Generalistic explanations are the order of the day
While the idea is to push for accountability from political parties, the 2020 judgement adds little value to the existing pool of available information and provides avenue for vague and generalistic explanations. For instance, let’s take a look at recent publication of mandated C-7 forms by different political parties. There is a common thread in all the published forms – BJP’s publication of Amit Popatlal Shah’s form for Rajya Sabha elections, INC Rajasthan’s publication of K.C. Venugopal’s form for Rajya Sabha elections, INC Madhya Pradesh’s publication of Digvijaya Singh’s form for Rajya Sabha elections, and INC Jharkhand’s publication of Shahzada Anwar’s form for Rajya Sabha elections. All the publications have stated that the concerned candidate is experienced, suitable, and worthy of the given candidature owing to their experience and stature. On the question of why these candidates with criminal background were chosen over other candidates without criminal background, all the answers have highlighted that the criminal charges are politically motivated.

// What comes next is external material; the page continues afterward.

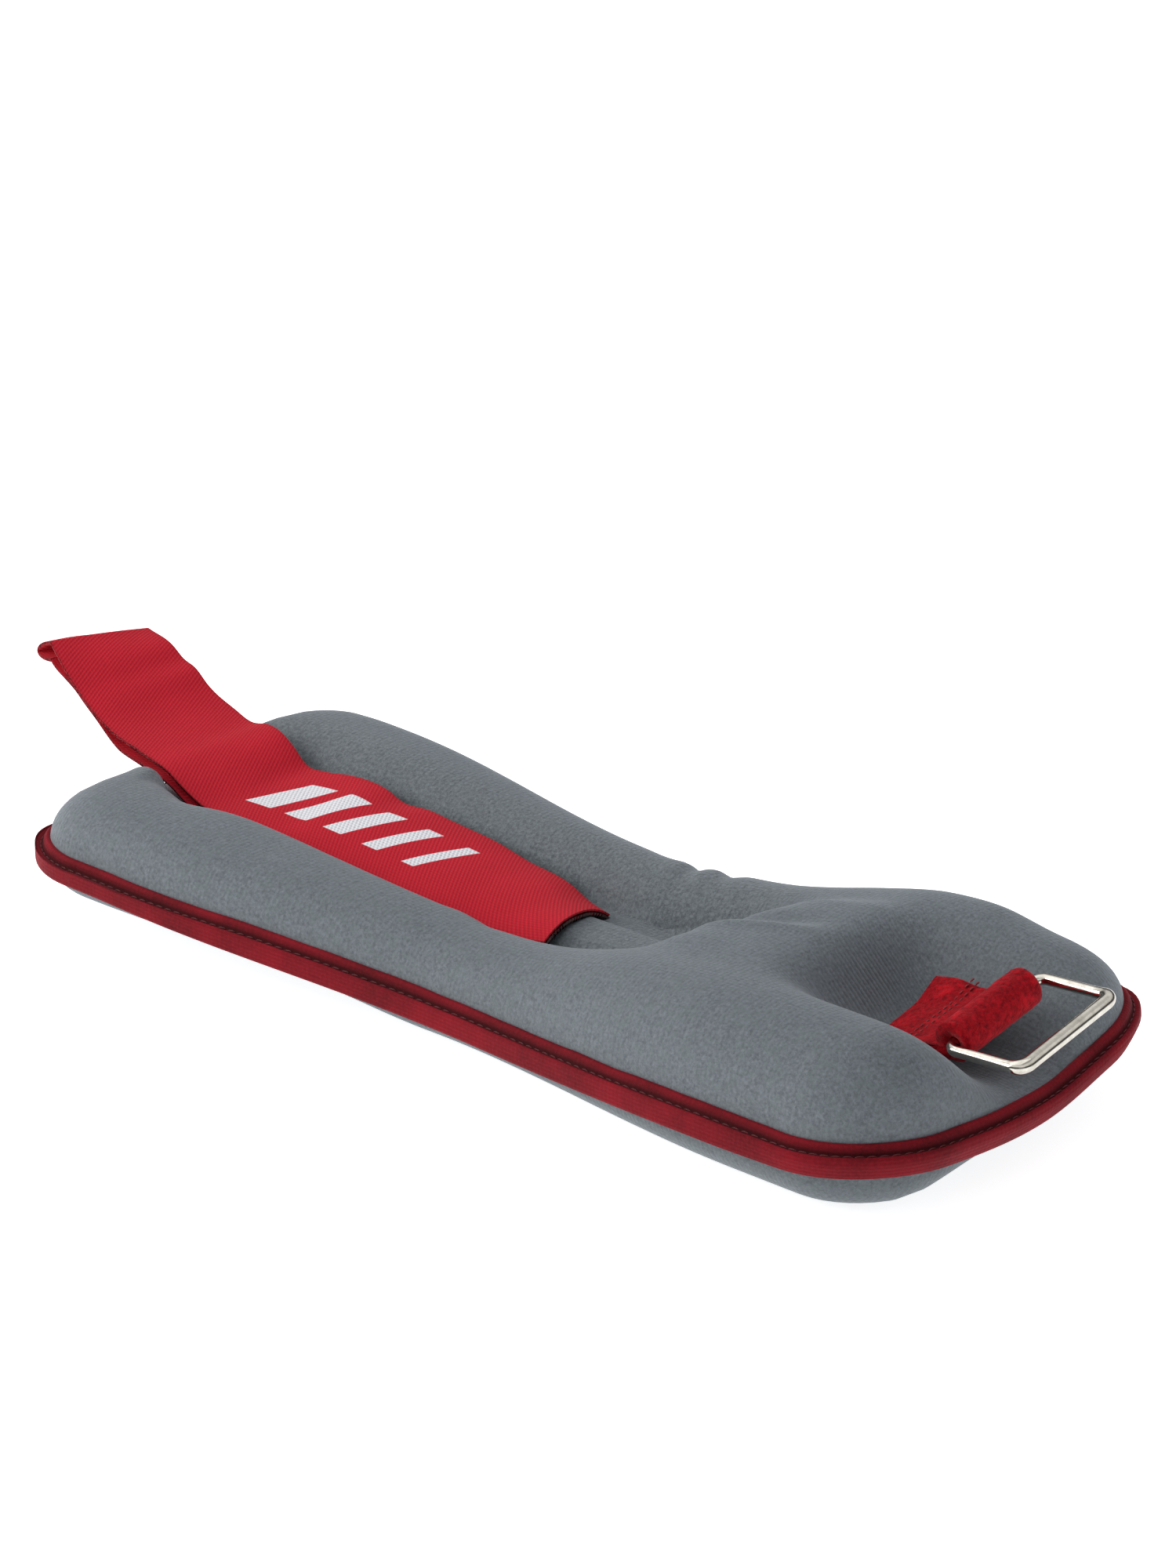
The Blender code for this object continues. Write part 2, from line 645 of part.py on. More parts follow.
def ring_tab():
    """Webbing looped round the inner bar: one closed outline with the bar's hole."""
    curve = bpy.data.curves.new("tab_outline", "CURVE")
    curve.dimensions = "2D"
    curve.fill_mode = "BOTH"
    curve.extrude = TAB_W / 2 * MM
    roll = arc(0, 0, TAB_OUT_R, start=180 - TAB_MOUTH, sweep=2 * TAB_MOUTH - 360, steps=14)
    add_loop(curve, roll + [(-TAB_LEN, y) for y in TAB_TAIL])
    add_loop(curve, arc(0, 0, TAB_HOLE_R, start=0, sweep=330, steps=11))
    # profile x away from the cuff, profile y up, extrusion along the bar
    obj = object_from_curve("ring_tab", curve, TAB_RED,
                            (tab_out, tab_up, tab_out.cross(tab_up)))
    with editing(obj.data) as bm:
        bmesh.ops.remove_doubles(bm, verts=bm.verts, dist=0.01 * MM)
        bmesh.ops.recalc_face_normals(bm, faces=bm.faces)


def ring_tab_flap():
    """Folded-back end of the tab webbing, on top of the tab behind the roll."""
    path = [(RING_AT + tab_out * along + tab_up * height, bar_dir, tab_up)
            for along, height in FLAP_POINTS]
    ribbon("ring_tab_flap", path, TAB_RED, TAB_W - 1.0, FLAP_T)


wire_ring()
ring_tab()
ring_tab_flap()

for obj in cuff_coll.objects:
    obj.data.name = obj.name
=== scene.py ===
"""Looks of the ankle cuff weight: padded neoprene covers, bound edge, strap, ring and tab."""
import json
import math

import bmesh
import bpy
import numpy as np
from mathutils import Matrix, Vector
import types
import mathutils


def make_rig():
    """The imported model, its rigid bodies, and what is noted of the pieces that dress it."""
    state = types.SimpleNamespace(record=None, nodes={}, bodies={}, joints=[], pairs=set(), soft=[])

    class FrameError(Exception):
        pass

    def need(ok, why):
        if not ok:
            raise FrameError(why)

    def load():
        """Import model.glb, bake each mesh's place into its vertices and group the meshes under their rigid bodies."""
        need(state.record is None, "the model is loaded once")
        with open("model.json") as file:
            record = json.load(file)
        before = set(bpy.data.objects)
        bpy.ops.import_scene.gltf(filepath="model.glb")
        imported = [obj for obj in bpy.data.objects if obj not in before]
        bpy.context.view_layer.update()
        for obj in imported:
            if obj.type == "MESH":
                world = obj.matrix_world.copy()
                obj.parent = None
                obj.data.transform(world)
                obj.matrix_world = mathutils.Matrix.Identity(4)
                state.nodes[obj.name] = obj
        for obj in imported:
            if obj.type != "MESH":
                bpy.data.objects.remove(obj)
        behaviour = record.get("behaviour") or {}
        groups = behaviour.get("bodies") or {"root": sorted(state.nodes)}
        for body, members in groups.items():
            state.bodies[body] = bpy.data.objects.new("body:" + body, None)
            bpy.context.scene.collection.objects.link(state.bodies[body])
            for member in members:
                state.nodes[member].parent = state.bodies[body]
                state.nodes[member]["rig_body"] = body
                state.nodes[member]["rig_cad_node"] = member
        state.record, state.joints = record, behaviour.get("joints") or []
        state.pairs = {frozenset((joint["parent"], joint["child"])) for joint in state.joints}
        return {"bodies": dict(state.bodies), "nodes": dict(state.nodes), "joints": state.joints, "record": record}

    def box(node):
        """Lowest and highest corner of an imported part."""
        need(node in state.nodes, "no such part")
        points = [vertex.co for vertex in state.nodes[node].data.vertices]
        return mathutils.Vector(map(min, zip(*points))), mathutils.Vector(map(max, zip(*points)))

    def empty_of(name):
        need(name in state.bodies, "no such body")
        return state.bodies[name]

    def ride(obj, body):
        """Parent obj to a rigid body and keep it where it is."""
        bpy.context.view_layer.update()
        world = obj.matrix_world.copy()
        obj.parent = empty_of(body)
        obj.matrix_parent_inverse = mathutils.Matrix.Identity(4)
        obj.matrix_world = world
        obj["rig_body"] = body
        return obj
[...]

The new information adds little value
These answers add little value to the existing pool of information available on the criminal antecedents of contesting candidates. The most important issues of submission of inaccurate and incomplete information by contesting candidates is likely to improve with wider publication of candidate information on various platforms. While the recent judgement is the right step towards increasing accountability and transparency, reduction in criminalisation of politics and the continued challenge of monitoring and compliance have not been addressed.